Wednesday, May 16, 2007

wait softly brother/but do not expect it to happen

The Literatus complains in an e-mail to some of his friends about the state of English Canadian poetry:

By "supporting" Canadian poetry, they mean that the writing of it should be underwritten, that its practitioners should be revered and inducted into the civil service, that books and other media containing it should be produced on an industrial scale, no matter the waste; they mean that its stupidest and most nonsensical iterations should go unchallenged, because Canadian poets are a marginalized, even oppressed, minority; they mean that the manufacturing of poets is an end in itself, because every poet is a voice and every voice must speak (every voice must be heard, too, it's believed, though the project of enforced listening is a bit stalled); by "supporting" Canadian poetry, in other words, they mean everything and anything, except that it should be done well, and read.

The Pithlord, being a prosaic type, tries to be constructive:

It's interesting to think about the functions poetry filled in our culture in the past, and why it isn't doing that anymore. When my grandparents were young, poetry was Tennyson, Kipling and Longfellow, and it was a pretty fundamental form of entertainment for anyone with any cultural aspirations at all. Everybody person memorized a number of poems from the canon, and it was perfectly middle brow stuff. The modernist intelligentsia reacted against this, but the reaction made sense because everyone could recite "If." For the earliest of the baby boomers, poetry signified bohemian sophistication. But for every subsequent cohort, it seems as dated as existentialism and New Wave cinema.

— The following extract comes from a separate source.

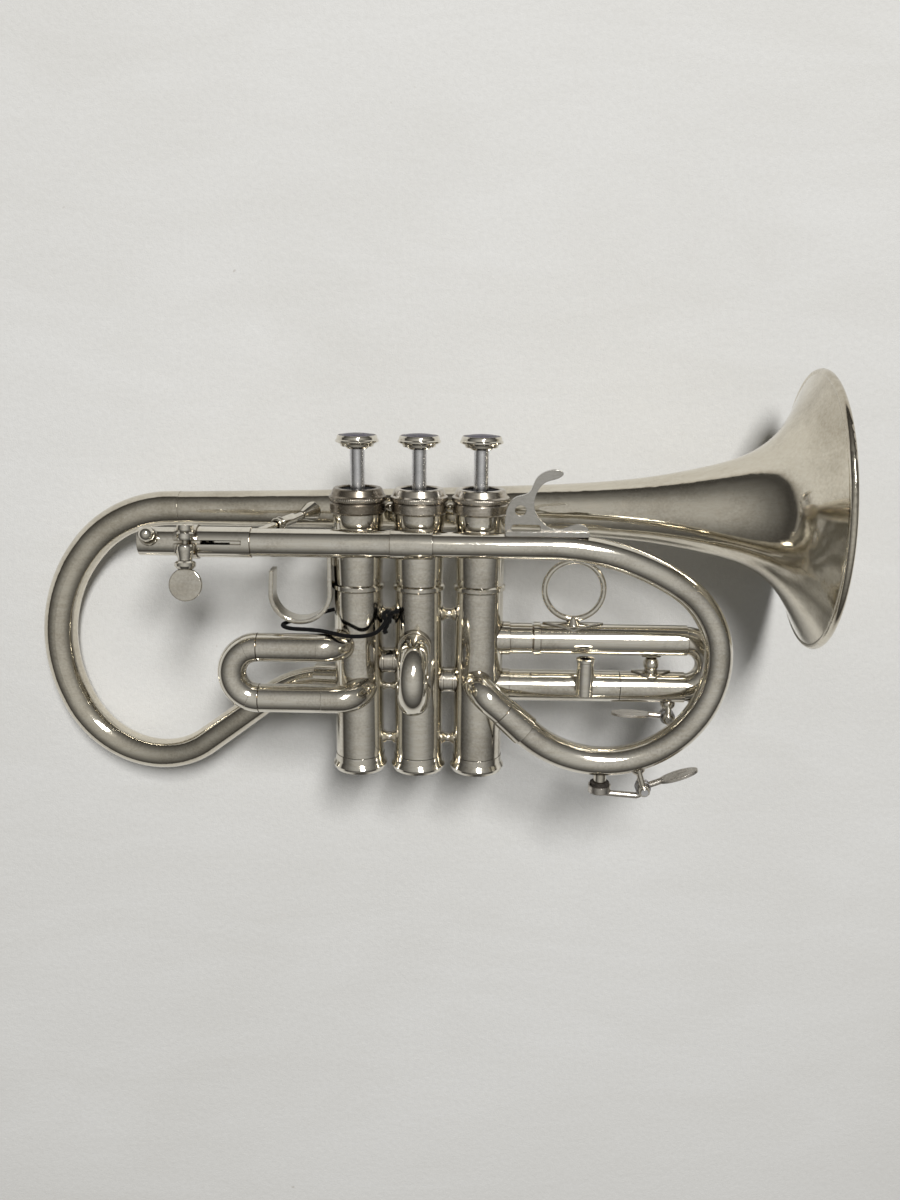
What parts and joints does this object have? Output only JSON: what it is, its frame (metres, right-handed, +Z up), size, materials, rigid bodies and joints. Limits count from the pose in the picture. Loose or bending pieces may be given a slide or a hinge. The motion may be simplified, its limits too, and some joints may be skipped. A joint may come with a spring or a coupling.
{
  "type": "soprano cornet",
  "caption": "Small piston-valve cornet laid on its side: conical brass tube folded round a valve block, flared bell, tuning slides, finger ring, water keys.",
  "frame": {"origin": "middle of the bottom face of the bounding box, on the surface the cornet lies on", "axes": "+X along the instrument towards the bell, +Y from the valve feet towards the finger buttons, +Z up as it lies at rest on its bell rim and crook"},
  "size_m": [0.34, 0.18, 0.1144],
  "materials": {
    "bell_silver": "silver plated, polished",
    "silver": "silver plated, polished",
    "cap_silver": "silver plated, tarnished in the knurling",
    "key_silver": "silver plated, dulled by handling",
    "nickel": "worn nickel plate",
    "steel": "drawn, satin",
    "spring_wire": "drawn wire",
    "guide_plastic": "moulded",
    "inlay": "polished",
    "felt": "felt",
    "cork": "blackened cork",
    "cord": "braided cord"
  },
  "bodies": {
    "horn": {"bell": "bell_silver", "bell_rim_wire": "bell_silver", "bell_bow": "bell_silver", "bow_end_ferrule": "silver", "leadpipe": "silver", "leadpipe_ferrule": "silver", "lead_loop": "silver", "valve_3_elbow": "silver", "lead_loop_ferrule": "silver", "mouthpipe_sleeve": "silver", "clamp_collar": "silver", "first_slide_legs": "silver", "second_slide_legs": "silver", "third_slide_legs": "silver", "lyre_socket": "silver", "valve_casing_1": "silver", "valve_casing_2": "silver", "valve_casing_3": "silver", "port_tubes": "silver", "casing_braces": "silver", "top_cap_1": "cap_silver", "foot_cap_1": "silver", "top_cap_2": "cap_silver", "foot_cap_2": "silver", "top_cap_3": "cap_silver", "foot_cap_3": "silver", "cap_felts": "felt", "valve_springs": "spring_wire", "spring_guides": "guide_plastic", "leadpipe_brace": "silver", "bell_braces": "silver", "pinky_hook": "nickel", "thumb_hook": "silver", "loop_key_saddle": "silver", "loop_key_screw": "steel", "loop_key_spring": "spring_wire", "tied_cord": "cord"},
    "valve_1": {"piston_1": "steel", "button_1": "silver", "button_inlay_1": "inlay"},
    "valve_2": {"piston_2": "steel", "button_2": "silver", "button_inlay_2": "inlay"},
    "valve_3": {"piston_3": "steel", "button_3": "silver", "button_inlay_3": "inlay"},
    "first_slide": {"first_slide_bow": "silver"},
    "second_slide": {"second_slide_bow": "silver"},
    "third_slide": {"third_slide_bow": "silver", "third_slide_brace": "silver", "finger_ring": "silver", "third_key_saddle": "silver", "third_key_screw": "steel", "third_key_spring": "spring_wire"},
    "receiver": {"mouthpiece_receiver": "silver"},
    "clamp_screw": {"clamp_screw": "silver"},
    "loop_key": {"loop_key_lever": "key_silver", "loop_key_cork": "cork"},
    "third_key": {"third_key_lever": "key_silver", "third_key_cork": "cork"}
  },
  "joints": [
    {"name": "valve_1_press", "type": "slide", "parent": "horn", "child": "valve_1", "axis": [0.0074, -0.9964, -0.0846], "range_m": [0, 0.0145], "stiffness_N_per_m": 140, "springref_m": -0.0145, "deforming": ["valve_springs"]},
    {"name": "valve_2_press", "type": "slide", "parent": "horn", "child": "valve_2", "axis": [0.0074, -0.9964, -0.0846], "range_m": [0, 0.0145], "stiffness_N_per_m": 140, "springref_m": -0.0145, "deforming": ["valve_springs"]},
    {"name": "valve_3_press", "type": "slide", "parent": "horn", "child": "valve_3", "axis": [0.0074, -0.9964, -0.0846], "range_m": [0, 0.0145], "stiffness_N_per_m": 140, "springref_m": -0.0145, "deforming": ["valve_springs"]},
    {"name": "first_slide_pull", "type": "slide", "parent": "horn", "child": "first_slide", "axis": [-0.9962, 0, -0.0876], "range_m": [0, 0.02]},
    {"name": "second_slide_pull", "type": "slide", "parent": "horn", "child": "second_slide", "axis": [-0.0873, -0.0849, 0.9926], "range_m": [0, 0.004]},
    {"name": "third_slide_pull", "type": "slide", "parent": "horn", "child": "third_slide", "axis": [0.9962, 0, 0.0876], "range_m": [0, 0.03]},
    {"name": "receiver_slide", "type": "slide", "parent": "horn", "child": "receiver", "axis": [-0.9962, 0, -0.0876], "range_m": [-0.004, 0.005]},
    {"name": "clamp_screw_turn", "type": "hinge", "parent": "horn", "child": "clamp_screw", "pos_m": [-0.0953, 0.01908, 0.07033], "axis": [0.0063, 0.9974, -0.0717], "continuous": true},
    {"name": "loop_key_press", "type": "hinge", "parent": "horn", "child": "loop_key", "pos_m": [0.08962, -0.0826, 0.07023], "axis": [-0.0873, -0.0849, 0.9926], "range_deg": [0, 10], "stiffness_Nm_per_rad": 0.02, "springref_deg": -28.65},
    {"name": "third_key_press", "type": "hinge", "parent": "third_slide", "child": "third_key", "pos_m": [0.10206, -0.05556, 0.05782], "axis": [0.0873, 0.0849, -0.9926], "range_deg": [0, 9], "stiffness_Nm_per_rad": 0.02, "springref_deg": -28.65}
  ]
}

What the present moment allows for is the proliferation of text-based subcultures. This ought to allow for a revival. But the critical thing is to network network network. It strikes me that, providing you have no illusions about making a living, it is now trivially easy to publish anything, especially short poems. Getting readers is harder. But for any given quality of writing, I'm sure you could get more readers than with dead trees. I have a badly-proofread blog about esoteric Canadian legal points. I've had a little over 14,000 visits since I started. About half of them are probably from the same dozen people, and another quarter are from confused seekers after pr0n. But that's still a few thousand readers. If I could write lyric poetry that moves the soul, I suspect I'd get more.

I realize that dead trees -- precisely because they are more expensive -- have more status-enhancing properties. But I'd argue that's purely a matter of inertia. A high Google ranking is ultimately just as scarce. And there is a political benefit. Poetry on the web can be read by the overeducated and underemployed while pretending to commit acts of wage slavery, thus fulfilling some of poetry's anti-capitalist and subversive ambitions.

Of course, since even time stolen from the employer has an opportunity cost, there will always be gatekeepers. From what I can tell, a consistently-updated site doesn't exist, so somebody could become a big fish in this pond quickly.